Abstract:
Data mining techniques are extensively used for data analysis in a variety of
applications. Especially, credit analyzers often use predictive analysis of credit risk to
determine the applicant users are to be trusted or not. Prediction analysis of credit data for
financial risk management within the banking industry is critical to extend credit to
customers. It is a challenge to build a model well equipped with data mining techniques to
estimate the financial risk for credit data. Especially, it is important that classification of
credit data to determine the credit risk of a customer is good loans or bad loans. Supervised
learning techniques such as K-Nearest Neighbors (KNN) and its improved algorithm,
distance-weighted K-Nearest Neighbors (WKNN) algorithms are experimented in this
system. In addition, the classification model, KNN is compared with WKNN and evaluated
the performance of these classifiers. This thesis intends to predict credit risks using the
KNN classification model which will describe the trustworthiness of an individual for
getting a loan. The classification model is trained and tested with the Credit data. The
Classification performances of KNN and WKNN are compared using banking credit data
from UCI repository. The Dataset consists of 1000 instances and twenty-one attributes.

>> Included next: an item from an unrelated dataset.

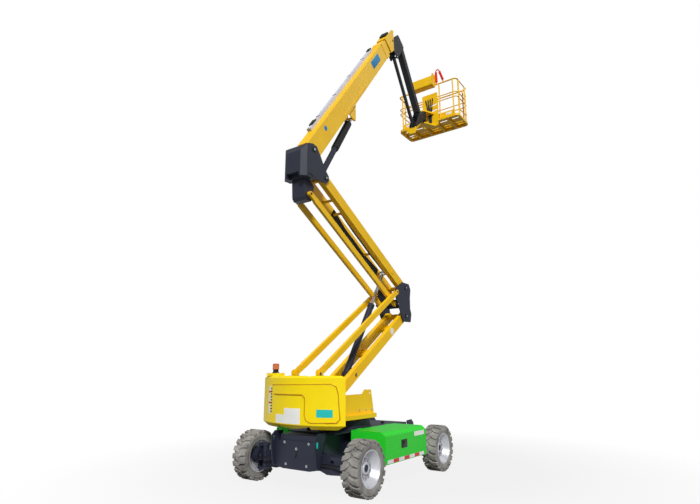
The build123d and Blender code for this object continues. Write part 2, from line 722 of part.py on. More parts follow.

The proposed system also aims to help in choosing the relevant classifiers for credit
analysis. To evaluate the credit risk, different k values of KNN and WKNN classifiers are
tested and analyzed. The experimented results show that the KNN outperforms the WKNN in terms of accuracy. According to the experiments on performance analysis between KNN and WKNN, the better performer classifier is selected for further prediction of credit risk.